Thank you for your reply. So if I under correctly this is not a bug, it is a feature?
I'm still dont completely understand why this behavior would happen only under load ?
It will try the first cached connection for the first available upstream, then once its close why does it need to try all of them and by pass proxy_next_upstream_tries?

comment:5 by Maxim Dounin, 17 months ago

RFC 2616 requires clients to retry requests if a requests used a cached connection, and it was closed by the server when the client was sending the request.

To make sure such requests are retried, nginx retries them unconditionally, ignoring the number of tries left (which is normally a number of servers in the upstream, but can be overridden by set to a lower value with proxy_next_upstream_tries). Most notably, this makes it possible to retry requests to an upstream with just one server (normally, such requests are never retried). As a side effect, though, this makes proxy_next_upstream_tries ineffective for such requests (since the number of tries is ignored, see above).
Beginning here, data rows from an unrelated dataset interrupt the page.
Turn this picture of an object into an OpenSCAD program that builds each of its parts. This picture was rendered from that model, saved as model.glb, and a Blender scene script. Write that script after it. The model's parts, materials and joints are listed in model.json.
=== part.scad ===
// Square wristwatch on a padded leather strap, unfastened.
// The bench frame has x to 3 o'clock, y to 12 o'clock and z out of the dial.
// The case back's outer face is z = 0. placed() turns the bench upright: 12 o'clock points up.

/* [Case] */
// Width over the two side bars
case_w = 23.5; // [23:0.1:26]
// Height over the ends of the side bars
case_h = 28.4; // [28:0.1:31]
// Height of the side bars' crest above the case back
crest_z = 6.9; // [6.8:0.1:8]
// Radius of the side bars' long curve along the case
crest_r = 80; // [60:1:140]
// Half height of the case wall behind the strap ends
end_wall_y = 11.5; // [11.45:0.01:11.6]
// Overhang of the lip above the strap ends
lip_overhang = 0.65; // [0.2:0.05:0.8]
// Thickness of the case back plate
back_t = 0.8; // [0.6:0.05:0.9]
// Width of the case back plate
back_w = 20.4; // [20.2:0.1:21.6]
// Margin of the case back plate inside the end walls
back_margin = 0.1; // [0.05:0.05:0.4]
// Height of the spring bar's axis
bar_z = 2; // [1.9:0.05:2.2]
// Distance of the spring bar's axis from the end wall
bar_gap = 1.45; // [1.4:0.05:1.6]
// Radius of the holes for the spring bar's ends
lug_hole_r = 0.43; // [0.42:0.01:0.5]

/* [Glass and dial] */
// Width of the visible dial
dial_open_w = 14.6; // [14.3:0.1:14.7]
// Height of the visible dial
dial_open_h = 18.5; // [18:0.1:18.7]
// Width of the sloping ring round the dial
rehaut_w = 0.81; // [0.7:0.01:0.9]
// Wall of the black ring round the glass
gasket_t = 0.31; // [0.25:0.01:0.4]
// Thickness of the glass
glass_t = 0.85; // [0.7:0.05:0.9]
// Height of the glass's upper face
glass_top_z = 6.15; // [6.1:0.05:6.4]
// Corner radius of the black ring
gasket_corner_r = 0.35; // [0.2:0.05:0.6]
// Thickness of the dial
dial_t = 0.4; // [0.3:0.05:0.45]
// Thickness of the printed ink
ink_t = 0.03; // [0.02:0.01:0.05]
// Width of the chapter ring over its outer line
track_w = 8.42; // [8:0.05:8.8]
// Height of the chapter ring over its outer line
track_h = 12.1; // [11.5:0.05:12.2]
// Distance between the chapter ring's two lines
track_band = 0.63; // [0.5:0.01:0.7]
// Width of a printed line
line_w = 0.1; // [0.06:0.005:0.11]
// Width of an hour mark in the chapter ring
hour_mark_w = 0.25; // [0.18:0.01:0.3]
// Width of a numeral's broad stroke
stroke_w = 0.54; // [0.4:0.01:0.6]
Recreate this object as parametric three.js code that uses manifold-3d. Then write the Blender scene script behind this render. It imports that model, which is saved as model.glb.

That is, as implemented, nginx will work as follows:

  • It will select a server to use per request balancing method configured.
  • If there are cached connections to this server, it'll use one.
  • If a cached connection is closed while nginx was sending the request, nginx will retry the request, repeating the above steps.

For upstreams with just one server, this essentially means that nginx will retry till there are cached connections. For upstreams with multiple servers, nginx will keep track of servers it tried, and the first step will fail as long as all servers are tried.

Hope this better explains how it works now, and why the side effects observed do appear. It's an open question how to change this behaviour to make it less surprising.

comment:6 by fischerthiebaut@…, 17 months ago

ok thank you for explanation. But for our point of view, it is still suprising that even with max set we can bring all upstream down.